If you don’t care, you don’t care. People who use a bike in a completely unemotional and detached sense merely for the purpose of getting somewhere probably don’t care about what someone’s opinion about cycling and cyclists are. Probably because they don’t consider themselves to be a cyclist.
People who want to be bad-asses won’t care either way. Gangs don’t have an image problem as far as they are concerned. Cyclists or motorists who have no regard for anyone else won’t care either.
For everyone else, if you are on some level invested in something, then you will have an opinion on the behaviour of those involved.

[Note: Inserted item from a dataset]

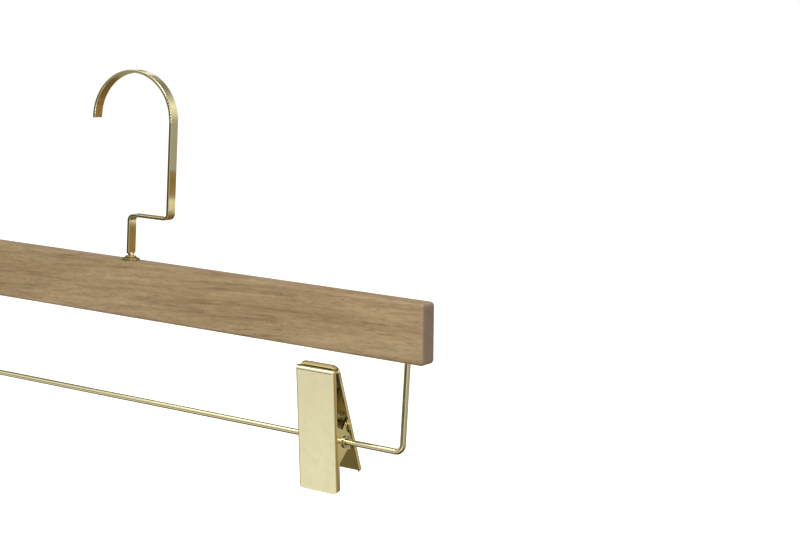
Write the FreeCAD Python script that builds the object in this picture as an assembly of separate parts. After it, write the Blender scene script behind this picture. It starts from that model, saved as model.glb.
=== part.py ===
import FreeCAD, Part
import math
import os

# Trouser hanger: a wooden bar on a swivelling flat-strip hook, with a U-shaped wire rod
# under the bar that carries two sprung clips.
# Millimetres. X runs along the bar, Y from its front face to its back face, Z up.
# The origin is the centre of the hook's arc, straight above the middle of the bar.
# A clip is drawn about its pivot axis, which is the rod's axis, then tilted and placed.

# Bar
bar_length = 360.0              # along the top face
bar_thickness = 12.0
bar_height = 30.0
bar_edge_radius = 2.0
bar_end_flare = 1.6             # each end runs out this much from top to bottom
arc_centre_rise = 73.9          # from the bar's top face up to the arc's centre

# Hook
strip_width = 6.0
strip_thickness = 1.5
strip_edge_radius = 0.3
strip_bend_inner_radius = 2.0
hook_inner_radius = 24.5        # the largest rail the arc seats on
hook_arc_degrees = 181.0
jog_rise = 24.0                 # middle of the sideways step above the bar's top face
shank_diameter = 3.0
shank_taper_length = 1.5
neck_length = 0.5               # bare shank between the taper and the ferrule

# Ferrule
ferrule_flange_diameter = 9.4
ferrule_flange_height = 1.0
ferrule_ring_diameter = 6.0
ferrule_ring_height = 1.1
ferrule_sleeve_diameter = 5.0
ferrule_sleeve_length = 12.0
ferrule_edge_radius = 0.4
shank_running_clearance = 0.08
shank_hole_clearance = 0.4      # around the shank in the wood, below the ferrule

# Washer and nut, in a counterbore in the bar's underside
washer_diameter = 7.0
washer_thickness = 0.5
washer_bore_clearance = 0.1
nut_across_flats = 5.5
nut_height = 2.4
nut_chamfer = 0.4
shank_end_length = 0.5          # shank standing past the nut
shank_end_cover = 0.6           # from the shank's end up inside the bar's underside
counterbore_clearance = 0.5     # around the washer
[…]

If what you are interested in is cycling and cycling gets whipped up into a heated battle between good and evil that the media uses (and abuses) to sell advertising, putting cyclist behavior in the minds of the general public, and, that this can have even a tiny effect on your personal safety and/or well-being in an already vulnerable position while cycling on the roads, then it is not unreasonable to have an opinion on the behaviour of cyclists that plays directly into this negative stereotyping (redundant, I know) of cyclists – of you, basically.
So, while I agree with Cycling.org.au that you should not feel the need to take responsibility for another idiot’s actions, and agree that the response to “you’re all the same” should be “that’s not me” (if it isn’t), the simple fact is that it does matter. The actions of other idiot’s do have an effect, and that effect can come back on you in some capacity, at some time, and that’s frustrating, because it’s rarely deserved and can play at least a small part in keeping cycling marginalized in the eyes of many.
Clearly it would be absurd and totally unrealistic to call for every cyclist to behave in a legally upright, considerate, and responsible manner, and the notion that cyclists need to earn the respect of motorists in order to be considered welcome on the roads is reprehensible.